▶ _Problem to work on_
Return the lines from the line containing "sprung charging pins" through the line containing "if empty is" exactly. No other line should appear in the answer.

▶ _Information provided_
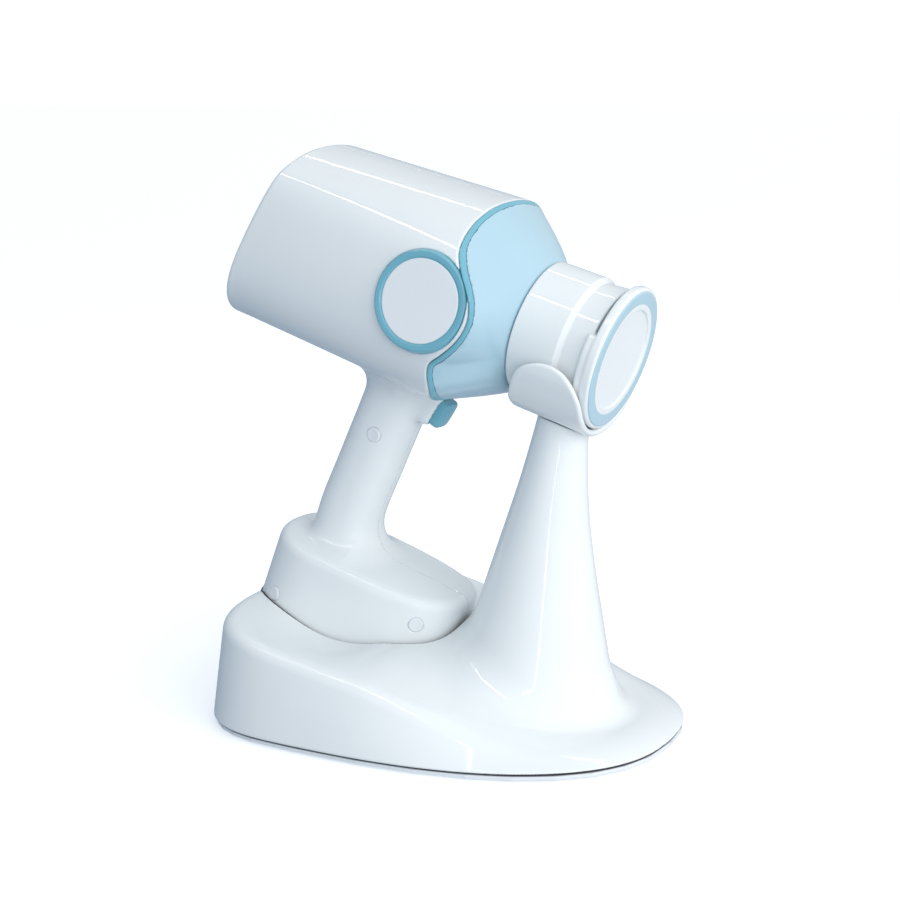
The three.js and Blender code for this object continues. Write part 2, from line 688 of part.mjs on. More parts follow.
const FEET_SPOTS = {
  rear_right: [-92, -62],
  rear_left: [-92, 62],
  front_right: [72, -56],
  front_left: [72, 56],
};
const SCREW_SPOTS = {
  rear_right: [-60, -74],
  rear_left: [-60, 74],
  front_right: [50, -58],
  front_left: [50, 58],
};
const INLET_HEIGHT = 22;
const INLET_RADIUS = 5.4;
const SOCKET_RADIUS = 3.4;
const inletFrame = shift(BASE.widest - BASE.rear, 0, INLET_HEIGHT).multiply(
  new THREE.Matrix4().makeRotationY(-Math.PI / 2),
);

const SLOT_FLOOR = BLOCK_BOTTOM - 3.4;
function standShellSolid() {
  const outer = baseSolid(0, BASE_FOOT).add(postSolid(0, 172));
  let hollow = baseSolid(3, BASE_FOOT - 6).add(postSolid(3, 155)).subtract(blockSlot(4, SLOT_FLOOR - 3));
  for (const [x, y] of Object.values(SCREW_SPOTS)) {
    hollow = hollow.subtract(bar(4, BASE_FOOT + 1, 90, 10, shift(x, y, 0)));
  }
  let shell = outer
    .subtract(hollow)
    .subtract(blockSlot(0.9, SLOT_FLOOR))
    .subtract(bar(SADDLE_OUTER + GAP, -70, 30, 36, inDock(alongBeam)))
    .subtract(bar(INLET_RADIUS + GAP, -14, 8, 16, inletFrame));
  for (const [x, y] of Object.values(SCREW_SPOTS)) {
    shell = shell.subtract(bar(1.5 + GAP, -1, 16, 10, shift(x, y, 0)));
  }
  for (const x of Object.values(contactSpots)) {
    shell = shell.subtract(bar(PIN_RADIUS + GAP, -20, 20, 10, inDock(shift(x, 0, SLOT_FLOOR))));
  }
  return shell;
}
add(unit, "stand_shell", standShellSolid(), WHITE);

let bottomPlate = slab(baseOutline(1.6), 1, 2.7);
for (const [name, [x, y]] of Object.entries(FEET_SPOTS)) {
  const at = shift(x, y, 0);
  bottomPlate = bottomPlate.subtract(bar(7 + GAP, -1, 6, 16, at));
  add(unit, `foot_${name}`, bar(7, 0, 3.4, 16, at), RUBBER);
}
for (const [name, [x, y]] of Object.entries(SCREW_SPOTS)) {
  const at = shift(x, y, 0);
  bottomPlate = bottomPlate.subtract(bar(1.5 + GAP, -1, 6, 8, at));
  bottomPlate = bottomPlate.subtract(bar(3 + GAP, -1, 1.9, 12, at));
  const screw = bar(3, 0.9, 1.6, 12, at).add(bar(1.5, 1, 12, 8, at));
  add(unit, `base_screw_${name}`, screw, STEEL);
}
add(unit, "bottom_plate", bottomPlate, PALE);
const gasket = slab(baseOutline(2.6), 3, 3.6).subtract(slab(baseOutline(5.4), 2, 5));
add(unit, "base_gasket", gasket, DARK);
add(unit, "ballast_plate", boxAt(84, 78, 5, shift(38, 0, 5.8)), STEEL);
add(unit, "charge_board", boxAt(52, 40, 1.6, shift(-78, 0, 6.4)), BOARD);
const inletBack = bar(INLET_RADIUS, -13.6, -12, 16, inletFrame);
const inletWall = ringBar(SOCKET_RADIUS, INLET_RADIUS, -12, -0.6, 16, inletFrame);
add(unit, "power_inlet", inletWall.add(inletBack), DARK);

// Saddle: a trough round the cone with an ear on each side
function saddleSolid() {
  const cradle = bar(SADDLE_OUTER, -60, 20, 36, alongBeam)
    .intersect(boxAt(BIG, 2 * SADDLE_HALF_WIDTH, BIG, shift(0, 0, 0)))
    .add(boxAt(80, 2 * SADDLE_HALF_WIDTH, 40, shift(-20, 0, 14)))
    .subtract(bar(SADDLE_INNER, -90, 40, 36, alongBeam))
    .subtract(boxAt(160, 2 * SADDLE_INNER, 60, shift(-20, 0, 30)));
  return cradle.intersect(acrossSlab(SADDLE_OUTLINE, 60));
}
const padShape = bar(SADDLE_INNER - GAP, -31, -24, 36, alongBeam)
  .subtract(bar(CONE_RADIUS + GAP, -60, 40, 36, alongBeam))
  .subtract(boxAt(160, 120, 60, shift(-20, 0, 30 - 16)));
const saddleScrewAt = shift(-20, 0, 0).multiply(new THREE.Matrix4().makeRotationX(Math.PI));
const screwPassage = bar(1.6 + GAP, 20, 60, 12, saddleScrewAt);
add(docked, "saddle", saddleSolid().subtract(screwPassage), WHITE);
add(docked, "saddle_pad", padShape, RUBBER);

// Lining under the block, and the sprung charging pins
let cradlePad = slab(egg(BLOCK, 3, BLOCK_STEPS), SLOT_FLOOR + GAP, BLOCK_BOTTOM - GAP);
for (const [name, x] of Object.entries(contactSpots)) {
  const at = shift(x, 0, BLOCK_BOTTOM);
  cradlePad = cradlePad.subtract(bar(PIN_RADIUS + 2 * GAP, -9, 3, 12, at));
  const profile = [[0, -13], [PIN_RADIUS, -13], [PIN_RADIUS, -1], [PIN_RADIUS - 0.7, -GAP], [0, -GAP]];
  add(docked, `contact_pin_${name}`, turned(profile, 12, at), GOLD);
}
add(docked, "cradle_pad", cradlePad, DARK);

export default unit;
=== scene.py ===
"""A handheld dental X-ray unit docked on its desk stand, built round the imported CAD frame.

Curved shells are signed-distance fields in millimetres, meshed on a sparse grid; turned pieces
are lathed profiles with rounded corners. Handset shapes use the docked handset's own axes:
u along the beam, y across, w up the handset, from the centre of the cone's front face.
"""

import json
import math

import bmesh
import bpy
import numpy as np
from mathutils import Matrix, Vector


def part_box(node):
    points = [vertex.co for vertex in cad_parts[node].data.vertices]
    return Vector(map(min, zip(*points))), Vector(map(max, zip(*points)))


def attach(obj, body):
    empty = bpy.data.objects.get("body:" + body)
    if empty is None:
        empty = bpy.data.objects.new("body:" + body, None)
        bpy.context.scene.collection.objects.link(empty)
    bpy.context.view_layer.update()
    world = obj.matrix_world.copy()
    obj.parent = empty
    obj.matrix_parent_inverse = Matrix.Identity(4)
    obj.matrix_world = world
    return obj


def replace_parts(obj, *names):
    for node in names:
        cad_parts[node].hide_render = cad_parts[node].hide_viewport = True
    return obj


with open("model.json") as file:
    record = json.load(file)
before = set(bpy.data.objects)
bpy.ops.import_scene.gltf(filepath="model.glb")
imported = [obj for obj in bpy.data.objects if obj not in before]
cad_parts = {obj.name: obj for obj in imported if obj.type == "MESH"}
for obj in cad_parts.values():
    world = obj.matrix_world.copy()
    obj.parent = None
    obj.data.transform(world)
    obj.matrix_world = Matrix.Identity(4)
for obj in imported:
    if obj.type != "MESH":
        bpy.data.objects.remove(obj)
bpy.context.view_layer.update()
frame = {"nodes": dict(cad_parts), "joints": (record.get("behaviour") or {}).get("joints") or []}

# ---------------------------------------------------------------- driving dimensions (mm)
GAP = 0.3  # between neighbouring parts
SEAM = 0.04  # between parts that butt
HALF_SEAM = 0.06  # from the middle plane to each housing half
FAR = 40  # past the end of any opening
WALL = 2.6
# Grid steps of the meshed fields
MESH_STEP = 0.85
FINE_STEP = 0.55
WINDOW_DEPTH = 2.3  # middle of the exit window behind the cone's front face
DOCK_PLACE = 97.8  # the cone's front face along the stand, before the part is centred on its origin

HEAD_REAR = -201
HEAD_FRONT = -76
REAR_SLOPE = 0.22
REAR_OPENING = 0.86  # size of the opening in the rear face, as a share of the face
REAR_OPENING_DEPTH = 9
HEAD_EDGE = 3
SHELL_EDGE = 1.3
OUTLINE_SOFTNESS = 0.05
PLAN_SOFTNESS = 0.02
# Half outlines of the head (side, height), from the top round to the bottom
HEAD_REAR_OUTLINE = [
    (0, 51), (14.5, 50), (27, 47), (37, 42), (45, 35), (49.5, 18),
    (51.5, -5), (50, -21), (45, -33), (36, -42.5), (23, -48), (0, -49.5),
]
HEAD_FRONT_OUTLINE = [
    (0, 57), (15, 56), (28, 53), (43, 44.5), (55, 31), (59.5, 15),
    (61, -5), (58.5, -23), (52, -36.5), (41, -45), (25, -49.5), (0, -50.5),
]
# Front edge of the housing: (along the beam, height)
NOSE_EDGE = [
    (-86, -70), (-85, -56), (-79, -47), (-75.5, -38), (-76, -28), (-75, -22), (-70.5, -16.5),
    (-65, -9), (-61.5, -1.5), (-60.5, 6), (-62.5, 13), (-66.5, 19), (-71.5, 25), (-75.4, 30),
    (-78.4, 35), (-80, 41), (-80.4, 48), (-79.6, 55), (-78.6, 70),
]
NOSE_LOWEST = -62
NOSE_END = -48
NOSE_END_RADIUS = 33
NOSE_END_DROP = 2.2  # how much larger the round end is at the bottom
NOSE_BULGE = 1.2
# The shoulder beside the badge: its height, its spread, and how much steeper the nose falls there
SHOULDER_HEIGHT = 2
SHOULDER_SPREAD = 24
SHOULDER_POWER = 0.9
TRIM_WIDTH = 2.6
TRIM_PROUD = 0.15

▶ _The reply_
// Lining under the block, and the sprung charging pins
let cradlePad = slab(egg(BLOCK, 3, BLOCK_STEPS), SLOT_FLOOR + GAP, BLOCK_BOTTOM - GAP);
for (const [name, x] of Object.entries(contactSpots)) {
  const at = shift(x, 0, BLOCK_BOTTOM);
  cradlePad = cradlePad.subtract(bar(PIN_RADIUS + 2 * GAP, -9, 3, 12, at));
  const profile = [[0, -13], [PIN_RADIUS, -13], [PIN_RADIUS, -1], [PIN_RADIUS - 0.7, -GAP], [0, -GAP]];
  add(docked, `contact_pin_${name}`, turned(profile, 12, at), GOLD);
}
add(docked, "cradle_pad", cradlePad, DARK);

export default unit;
=== scene.py ===
"""A handheld dental X-ray unit docked on its desk stand, built round the imported CAD frame.

Curved shells are signed-distance fields in millimetres, meshed on a sparse grid; turned pieces
are lathed profiles with rounded corners. Handset shapes use the docked handset's own axes:
u along the beam, y across, w up the handset, from the centre of the cone's front face.
"""

import json
import math

import bmesh
import bpy
import numpy as np
from mathutils import Matrix, Vector


def part_box(node):
    points = [vertex.co for vertex in cad_parts[node].data.vertices]
    return Vector(map(min, zip(*points))), Vector(map(max, zip(*points)))


def attach(obj, body):
    empty = bpy.data.objects.get("body:" + body)
    if empty is None:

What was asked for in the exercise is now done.